Köy Enstitüleri; Anadolu insanını bağnazlıktan kurtararak nasıl yaratıcı ve üretici yurttaşlar olabileceğinin kanıtıydı. Türk insanının, eğitimciliğinin yaratıcılığının bir ürünüydü. İş içinde eğitim anlayışı hâkimdi. Yaşamı değiştiren, dönüştüren, bunu yaparken de kendisi de değişen insanca değerlerle bezenen, insanca bir dünya yaratmayı kurgulayan yurttaşlar yetiştiriyordu.
Türk insanını kulluktan yurttaşlığa geçiş arayışlarının önemli bir kilometre taşıydı. Demokratik tartışma sürecinin ve katılımcılığın yaşandığı, Cumhuriyet ülkesinin adıydı. Yönetime katılma, sorgulama ve sorma bilincine, eleştirel düşünme yeteneğine sahip, dünyadaki gelişmeleri izleyip yorumlayabilen, çağdaş insan yetiştiriyordu.

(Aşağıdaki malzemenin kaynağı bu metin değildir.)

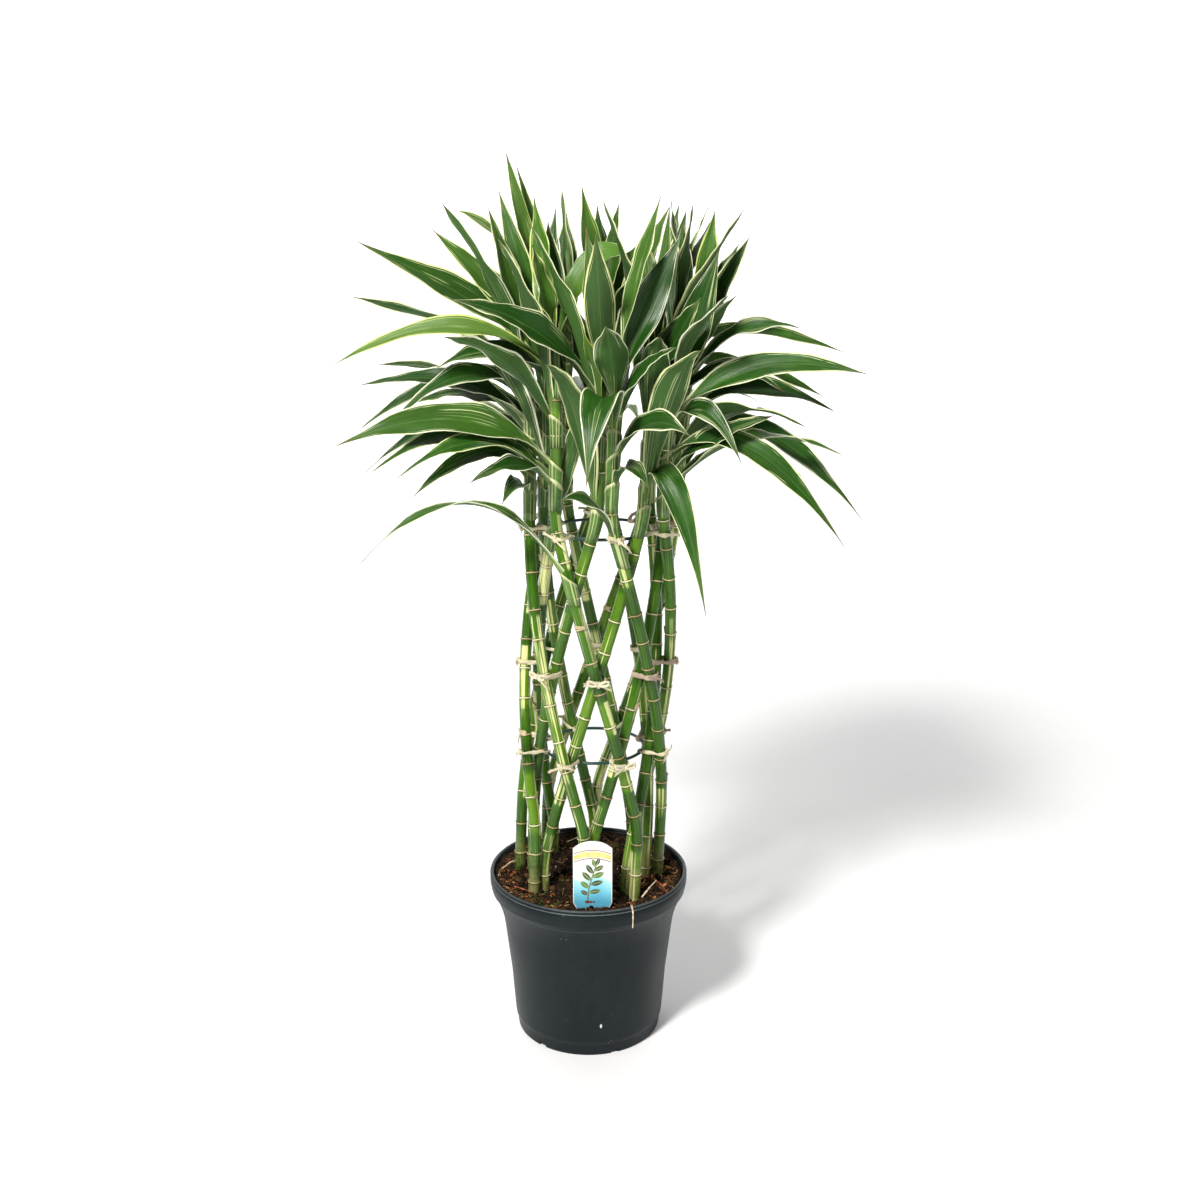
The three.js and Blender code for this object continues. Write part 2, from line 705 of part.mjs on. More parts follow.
// Three rows of ties: at the lower hoop, at the middle crossings and at the upper hoop.
function listTies(stems) {
  const draw = seededDraw(5);
  const hoopClearance = wireRadius + strapGap + strapHeight / 2;
  const inside = innerLayerRadius - nodeRadius - strapGap;
  const rows = [
    { name: "lower", height: hoopHeights.lower + hoopClearance, hoop: hoopHeights.lower },
    { name: "middle", height: middleRowHeight, hoop: 0 },
    { name: "upper", height: hoopHeights.upper + hoopClearance, hoop: hoopHeights.upper },
  ];
  const ties = [];
  for (const row of rows) {
    for (let i = 0; i < canesPerLayer; i++) {
      const outerAngle = caneAngle(stems[i], row.height);
      const eighth = (2 * Math.PI) / canesPerLayer;
      const crossing = eighth * (Math.round(outerAngle / eighth - 0.5) + 0.5);
      const straight = eighth * Math.round(outerAngle / eighth);
      const angle = { lower: crossing, middle: straight, upper: outerAngle }[row.name];
      const { name, height, hoop } = row;
      const strap = { angle, height, inner: inside, halfWidth: tieHalfWidths[name], hoop, draw };
      ties.push({ name: `tie_${row.name}_${i + 1}`, solid: makeStrap(strap) });
    }
  }
  return ties;
}

const stems = listStems();
const label = makeLabel();
const hoops = { lower: makeHoop(hoopHeights.lower), upper: makeHoop(hoopHeights.upper) };
const ties = listTies(stems);
const labelSolid = solidOf(label);
const leafyStems = makeLeafyStems(stems, [
  labelSolid,
  hoops.lower,
  hoops.upper,
  hoopRoom(hoopHeights.upper),
  ...ties.map((tie) => tie.solid),
]);

const plant = new THREE.Group();
plant.add(named("pot", geometryOf(makePot()), potSlate));
plant.add(named("soil", geometryOf(makeSoil(stems)), darkPeat));
plant.add(named("plant_label", label, labelCard));
plant.add(named("hoop_lower", geometryOf(hoops.lower), wireGreen));
plant.add(named("hoop_upper", geometryOf(hoops.upper), wireGreen));
leafyStems.forEach((solid, i) => {
  const number = String(i + 1).padStart(2, "0");
  plant.add(named(`leafy_stem_${number}`, geometryOf(solid), caneGreen));
});
ties.forEach((tie) => plant.add(named(tie.name, geometryOf(tie.solid), raffia)));

export default plant;
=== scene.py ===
import itertools
import math
import bpy
import numpy as np
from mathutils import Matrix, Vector, noise


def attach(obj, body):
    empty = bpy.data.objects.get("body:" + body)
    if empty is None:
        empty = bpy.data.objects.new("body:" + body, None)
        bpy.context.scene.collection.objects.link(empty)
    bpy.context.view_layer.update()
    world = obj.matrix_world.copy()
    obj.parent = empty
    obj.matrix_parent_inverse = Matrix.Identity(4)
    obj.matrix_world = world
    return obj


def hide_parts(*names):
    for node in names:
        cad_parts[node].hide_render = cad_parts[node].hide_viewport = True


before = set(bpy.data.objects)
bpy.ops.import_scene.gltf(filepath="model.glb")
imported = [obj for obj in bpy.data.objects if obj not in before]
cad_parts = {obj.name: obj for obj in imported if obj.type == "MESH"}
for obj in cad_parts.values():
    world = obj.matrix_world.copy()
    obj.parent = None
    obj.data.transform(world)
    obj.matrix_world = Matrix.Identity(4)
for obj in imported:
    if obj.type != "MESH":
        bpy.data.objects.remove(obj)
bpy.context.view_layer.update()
scene = bpy.context.scene
print("frame loaded,", len(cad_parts), "nodes")

# The camera stands where the photo was taken.
view = {"place": (0.010, -1.1001, 0.6718), "downward": 14.66, "lens": 41.42, "sensor": 36.0}
cameraData = bpy.data.cameras.new("camera")
cameraData.lens = view["lens"]
cameraData.sensor_width = view["sensor"]
camera = bpy.data.objects.new("camera", cameraData)
camera.location = view["place"]
camera.rotation_euler = (math.radians(90 - view["downward"]), 0, 0)
scene.collection.objects.link(camera)
scene.camera = camera

# Everything below is in millimetres until it becomes a mesh.
millimetre = 0.001
fullTurn = 2 * math.pi


def seededDraw(seed):
    # the same repeatable draw that placed the leaves of the frame
    state = seed
    step, limit = 0x6D2B79F5, 2 ** 32

    def draw():
        nonlocal state
        state = (state + step) % limit
        mixed = ((state ^ (state >> 15)) * (1 | state)) % limit
        mixed = ((mixed + (mixed ^ (mixed >> 7)) * (61 | mixed) % limit) % limit) ^ mixed
        return (mixed ^ (mixed >> 14)) / limit

    return draw


def unit(vector):
    return vector / np.linalg.norm(vector)


def clamped(value, low=0.0, high=1.0):
    return min(high, max(low, value))


def newPiece(name, points, edges, faces, attributes):
    # an object from points in millimetres, with numbers or vectors stored on them
    mesh = bpy.data.meshes.new(name)
    mesh.from_pydata((np.asarray(points, float) * millimetre).tolist(), edges, faces)
    for label, values in attributes.items():
        values = np.asarray(values, np.float32)
        kind, field = ("FLOAT", "value") if values.ndim == 1 else ("FLOAT_VECTOR", "vector")
        mesh.attributes.new(label, kind, "POINT").data.foreach_set(field, values.ravel())
    piece = bpy.data.objects.new(name, mesh)
    scene.collection.objects.link(piece)
    return piece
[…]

Anadolu aydınlanmasının yaşandığı dönemdi. Klasiklerin Türkçeye çevrildiği, ansiklopedilerin yayınlandığı, konservatuvarların kurulduğu, özerk üniversiteler için adımların atıldığı bir dönemin adıydı. İlkel tarımdan modern üretime yönelme arayışıydı. Özgür yurttaş yaratma projesinin adıydı. Cumhuriyet yurttaşı yaratma projesiydi.
Köy Enstitüleri, yaratıcılığın ön plana çıktığı eğitim anlayışının yerine giderek geleneksel, ezberci eğitimin yerleştiği öğretmen okullarına dönüştürülerek 1954’te kapatıldı. 21’e ulaşan Köy Enstitülerinde 1953’e kadar Eğitmen Kurslarından ve Sağlık Bilimlerinden mezun olanlar hariç olmak üzere, 1398’i bayan, 15934’ü erkek olmak üzere 17332 köy öğretmeni yetiştirilmişti.
Halkı sadece okuryazarlıkta, temel bilgilerde değil, kültürel toplumsal ve güzel sanatlar alanında geliştirmek, ulusal değerleri çağdaş yöntemlerle işleyip zenginleştirmekti. Atatürk Devrim ve ilkelerini yaymak ve kökleştirmek için Cumhuriyet projesiydi. Köylüyü, köyden başlayarak TBMM’ye varıncaya kadar, devletin bütün şubelerin idaresine iştirak ettirmek, vatandaşlarda Cumhuriyet vatandaşlığı şuurunu aksiyon haline getirebilecek şekilde uyandırmaktı.
Günümüzde köylerin boşalması, köy okullarının kapatılması, tarımın dibe vurması, köylünün borç batağında olması, kapalı toplum haline dönüşerek hakkını arayamaması, sorgulayamaması, Cumhuriyet projesi olan Köy Enstitülerinin önemini ortaya koymaktadır. Yine günümüzde, milli temellere dayanmayan, bilimsel gelişmeleri takip etmeyen, bilimsel düşünceyi esas almayan yazboz tahtasına dönen eğitim sistemimiz, Köy Enstitülerinin eğitim anlayışını ve felsefesini arar hale getirmiştir.
15 Temmuz 1921’de Ankara’da Maarif Kongresi’nde Atatürk; “Toplumumuzu gerçeğe ve mutluluğa eriştirmek için iki orduya gerek vardır. Biri vatanın hayatını kurtaran ASKER ORDUSU, diğeri ulusun geleceğini yoğuran İRFAN ORDUSU’dur.” Diyerek eğitimin yanında Türk Silahlı Kuvvetleri’nin öneminden bahsetmiştir. Eğitimin; ulusal, bilimsel, uygulamalı, karma ve laik olması gerektiği kararı alınmıştır.
Cumhuriyetin kuruluşunun 94’ncü yıl dönümünde; geçmişte Köy Enstitüleri’nin, günümüzde Andımızın, “TC.” Yazılarının, stadyumlardan Atatürk isminin ve meydanlardan anıtlarının kaldırılması, Laiklik başta olmak üzere Atatürk’ün ilkeleri ve devrimlerinde gerileme olduğunu gösterir sadece birkaç örnektir. Asker ordusu ve İrfan ordusu tahribata maruz kalmış milletlerin, tarihte yok oldukları gerçeğini unutmamalıyız. Mevcudiyetimizin ve geleceğimizin teminatı olan kurumlara her zamankinden daha çok ihtiyacımız var.